INFORMATION SHOWN:
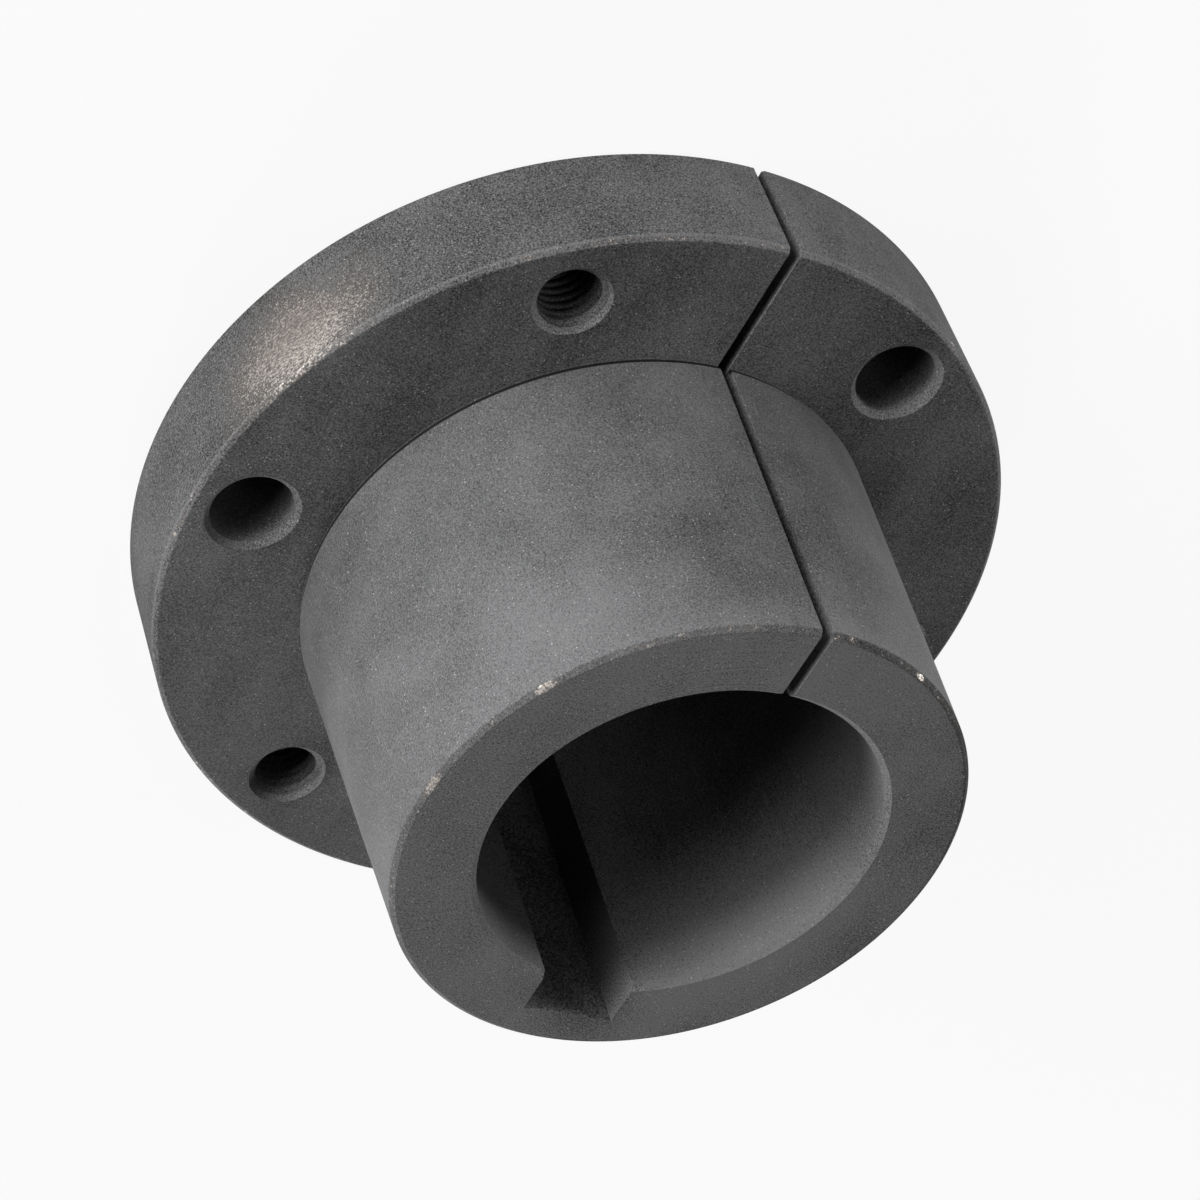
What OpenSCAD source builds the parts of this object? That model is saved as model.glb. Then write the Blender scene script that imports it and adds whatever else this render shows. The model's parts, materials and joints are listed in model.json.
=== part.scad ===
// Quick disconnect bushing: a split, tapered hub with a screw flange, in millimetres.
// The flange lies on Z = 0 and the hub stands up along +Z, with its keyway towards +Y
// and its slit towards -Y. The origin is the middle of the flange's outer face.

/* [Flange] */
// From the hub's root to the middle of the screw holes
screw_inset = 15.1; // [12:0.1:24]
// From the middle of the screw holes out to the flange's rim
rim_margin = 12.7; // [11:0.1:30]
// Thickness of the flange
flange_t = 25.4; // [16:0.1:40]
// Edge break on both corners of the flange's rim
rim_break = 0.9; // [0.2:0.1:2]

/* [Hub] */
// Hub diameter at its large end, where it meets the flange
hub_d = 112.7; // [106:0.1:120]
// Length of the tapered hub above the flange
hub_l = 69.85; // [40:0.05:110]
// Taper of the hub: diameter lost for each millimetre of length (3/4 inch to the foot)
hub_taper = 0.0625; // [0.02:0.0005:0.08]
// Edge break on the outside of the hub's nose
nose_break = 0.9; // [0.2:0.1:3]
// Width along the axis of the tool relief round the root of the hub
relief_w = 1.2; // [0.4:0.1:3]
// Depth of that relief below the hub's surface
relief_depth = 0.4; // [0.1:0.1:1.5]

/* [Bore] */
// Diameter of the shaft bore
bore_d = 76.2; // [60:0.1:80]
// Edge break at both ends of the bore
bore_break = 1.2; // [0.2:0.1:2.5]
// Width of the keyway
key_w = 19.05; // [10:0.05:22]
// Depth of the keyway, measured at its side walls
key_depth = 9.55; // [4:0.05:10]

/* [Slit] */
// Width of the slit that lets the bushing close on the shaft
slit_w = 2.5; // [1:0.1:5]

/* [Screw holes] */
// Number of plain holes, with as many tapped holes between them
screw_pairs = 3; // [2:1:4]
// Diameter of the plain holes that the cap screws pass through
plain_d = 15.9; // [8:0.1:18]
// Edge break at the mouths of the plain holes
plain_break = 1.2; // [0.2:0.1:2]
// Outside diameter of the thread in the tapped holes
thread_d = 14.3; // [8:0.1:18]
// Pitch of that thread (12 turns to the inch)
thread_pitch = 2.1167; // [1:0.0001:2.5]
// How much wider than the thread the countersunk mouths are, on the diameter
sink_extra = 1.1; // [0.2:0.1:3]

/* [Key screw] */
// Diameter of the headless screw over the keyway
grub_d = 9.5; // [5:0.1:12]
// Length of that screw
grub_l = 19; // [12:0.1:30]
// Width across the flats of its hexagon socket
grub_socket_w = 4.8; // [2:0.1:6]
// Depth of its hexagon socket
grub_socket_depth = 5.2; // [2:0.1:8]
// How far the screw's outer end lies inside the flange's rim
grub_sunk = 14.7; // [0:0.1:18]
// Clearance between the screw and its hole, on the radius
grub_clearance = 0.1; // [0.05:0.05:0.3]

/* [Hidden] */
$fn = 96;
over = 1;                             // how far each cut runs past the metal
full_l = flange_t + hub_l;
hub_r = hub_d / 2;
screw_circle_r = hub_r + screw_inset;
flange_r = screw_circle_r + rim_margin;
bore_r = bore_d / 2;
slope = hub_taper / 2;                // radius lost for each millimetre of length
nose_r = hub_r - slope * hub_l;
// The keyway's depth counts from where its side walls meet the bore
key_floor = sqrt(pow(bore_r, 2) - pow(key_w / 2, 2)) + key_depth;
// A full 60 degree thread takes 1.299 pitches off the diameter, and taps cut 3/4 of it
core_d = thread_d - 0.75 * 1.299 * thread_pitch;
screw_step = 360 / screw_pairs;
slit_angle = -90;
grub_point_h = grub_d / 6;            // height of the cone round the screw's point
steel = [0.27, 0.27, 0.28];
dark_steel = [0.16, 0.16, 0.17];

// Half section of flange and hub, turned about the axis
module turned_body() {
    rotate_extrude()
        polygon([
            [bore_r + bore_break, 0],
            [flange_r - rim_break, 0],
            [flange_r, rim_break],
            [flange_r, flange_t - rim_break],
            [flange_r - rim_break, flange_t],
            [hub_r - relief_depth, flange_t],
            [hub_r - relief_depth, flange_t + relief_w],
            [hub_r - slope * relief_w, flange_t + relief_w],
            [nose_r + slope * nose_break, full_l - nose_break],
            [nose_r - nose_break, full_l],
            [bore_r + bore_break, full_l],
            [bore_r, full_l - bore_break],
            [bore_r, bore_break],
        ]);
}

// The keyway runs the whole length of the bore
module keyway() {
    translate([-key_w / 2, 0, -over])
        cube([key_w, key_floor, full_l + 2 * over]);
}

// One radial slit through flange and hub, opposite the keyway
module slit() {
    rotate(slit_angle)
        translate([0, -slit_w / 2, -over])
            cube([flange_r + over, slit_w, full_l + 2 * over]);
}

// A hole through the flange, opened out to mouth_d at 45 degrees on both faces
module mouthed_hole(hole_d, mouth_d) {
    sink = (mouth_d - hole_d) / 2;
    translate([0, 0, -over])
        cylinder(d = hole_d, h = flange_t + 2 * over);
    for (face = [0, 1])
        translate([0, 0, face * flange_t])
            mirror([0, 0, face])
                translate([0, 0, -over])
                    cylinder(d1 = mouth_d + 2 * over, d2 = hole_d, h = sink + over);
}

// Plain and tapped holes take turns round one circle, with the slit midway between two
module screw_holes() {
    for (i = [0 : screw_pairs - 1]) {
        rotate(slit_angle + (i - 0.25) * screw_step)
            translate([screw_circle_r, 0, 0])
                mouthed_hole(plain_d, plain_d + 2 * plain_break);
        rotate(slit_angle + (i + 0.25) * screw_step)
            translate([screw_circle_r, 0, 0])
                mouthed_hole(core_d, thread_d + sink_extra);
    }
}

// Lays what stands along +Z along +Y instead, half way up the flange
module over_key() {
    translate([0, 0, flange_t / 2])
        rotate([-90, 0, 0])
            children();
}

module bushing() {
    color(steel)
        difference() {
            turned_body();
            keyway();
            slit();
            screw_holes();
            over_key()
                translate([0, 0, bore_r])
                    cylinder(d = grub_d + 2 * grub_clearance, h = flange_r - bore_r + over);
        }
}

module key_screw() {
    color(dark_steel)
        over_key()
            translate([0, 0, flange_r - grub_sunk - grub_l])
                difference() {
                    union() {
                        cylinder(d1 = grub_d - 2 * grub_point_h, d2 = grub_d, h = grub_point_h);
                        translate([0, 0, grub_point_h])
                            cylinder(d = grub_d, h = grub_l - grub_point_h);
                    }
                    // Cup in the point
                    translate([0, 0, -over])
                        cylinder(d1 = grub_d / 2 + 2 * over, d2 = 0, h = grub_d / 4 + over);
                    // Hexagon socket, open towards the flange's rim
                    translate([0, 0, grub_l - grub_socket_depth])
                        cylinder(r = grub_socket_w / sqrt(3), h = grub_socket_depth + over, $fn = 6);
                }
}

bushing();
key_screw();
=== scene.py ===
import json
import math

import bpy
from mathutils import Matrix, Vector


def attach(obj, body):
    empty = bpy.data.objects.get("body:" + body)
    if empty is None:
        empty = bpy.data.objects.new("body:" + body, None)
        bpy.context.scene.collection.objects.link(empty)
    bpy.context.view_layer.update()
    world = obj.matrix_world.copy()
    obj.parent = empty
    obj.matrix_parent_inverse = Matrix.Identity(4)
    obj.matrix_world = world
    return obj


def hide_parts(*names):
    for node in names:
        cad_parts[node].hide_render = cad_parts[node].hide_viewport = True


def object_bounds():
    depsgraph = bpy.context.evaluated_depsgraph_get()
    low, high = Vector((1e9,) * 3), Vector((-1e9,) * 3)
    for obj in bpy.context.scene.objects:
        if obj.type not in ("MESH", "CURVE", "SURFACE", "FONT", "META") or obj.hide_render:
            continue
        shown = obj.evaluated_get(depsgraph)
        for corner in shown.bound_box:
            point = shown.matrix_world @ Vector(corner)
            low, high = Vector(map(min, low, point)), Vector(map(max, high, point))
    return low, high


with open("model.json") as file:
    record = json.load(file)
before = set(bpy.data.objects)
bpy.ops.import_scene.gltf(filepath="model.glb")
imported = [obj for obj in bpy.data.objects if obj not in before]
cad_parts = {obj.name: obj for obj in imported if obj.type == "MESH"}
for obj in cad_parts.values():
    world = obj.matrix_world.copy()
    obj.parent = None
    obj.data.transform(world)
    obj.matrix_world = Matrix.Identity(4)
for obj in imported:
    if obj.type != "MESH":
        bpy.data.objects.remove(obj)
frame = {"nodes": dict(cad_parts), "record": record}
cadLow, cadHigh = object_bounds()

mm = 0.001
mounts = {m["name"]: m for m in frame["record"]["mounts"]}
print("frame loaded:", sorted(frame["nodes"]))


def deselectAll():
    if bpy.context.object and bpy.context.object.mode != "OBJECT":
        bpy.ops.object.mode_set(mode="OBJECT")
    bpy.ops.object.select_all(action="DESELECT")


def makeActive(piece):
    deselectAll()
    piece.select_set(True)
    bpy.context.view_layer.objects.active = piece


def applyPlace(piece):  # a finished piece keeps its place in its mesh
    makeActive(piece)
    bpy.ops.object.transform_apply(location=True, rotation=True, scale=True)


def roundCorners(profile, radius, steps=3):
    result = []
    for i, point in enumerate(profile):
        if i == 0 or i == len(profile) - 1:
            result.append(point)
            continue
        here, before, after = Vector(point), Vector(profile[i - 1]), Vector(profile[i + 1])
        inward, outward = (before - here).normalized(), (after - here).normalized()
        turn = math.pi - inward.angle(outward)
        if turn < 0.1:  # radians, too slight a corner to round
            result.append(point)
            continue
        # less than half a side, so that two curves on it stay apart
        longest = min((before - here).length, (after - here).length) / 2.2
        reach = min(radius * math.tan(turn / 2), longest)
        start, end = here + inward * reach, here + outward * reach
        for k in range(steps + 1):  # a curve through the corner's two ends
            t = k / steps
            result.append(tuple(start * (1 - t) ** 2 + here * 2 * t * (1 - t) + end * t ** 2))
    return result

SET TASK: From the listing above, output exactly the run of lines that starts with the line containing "in the point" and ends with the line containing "obj.matrix_world = world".

FINAL RESULT:
                    // Cup in the point
                    translate([0, 0, -over])
                        cylinder(d1 = grub_d / 2 + 2 * over, d2 = 0, h = grub_d / 4 + over);
                    // Hexagon socket, open towards the flange's rim
                    translate([0, 0, grub_l - grub_socket_depth])
                        cylinder(r = grub_socket_w / sqrt(3), h = grub_socket_depth + over, $fn = 6);
                }
}

bushing();
key_screw();
=== scene.py ===
import json
import math

import bpy
from mathutils import Matrix, Vector


def attach(obj, body):
    empty = bpy.data.objects.get("body:" + body)
    if empty is None:
        empty = bpy.data.objects.new("body:" + body, None)
        bpy.context.scene.collection.objects.link(empty)
    bpy.context.view_layer.update()
    world = obj.matrix_world.copy()
    obj.parent = empty
    obj.matrix_parent_inverse = Matrix.Identity(4)
    obj.matrix_world = world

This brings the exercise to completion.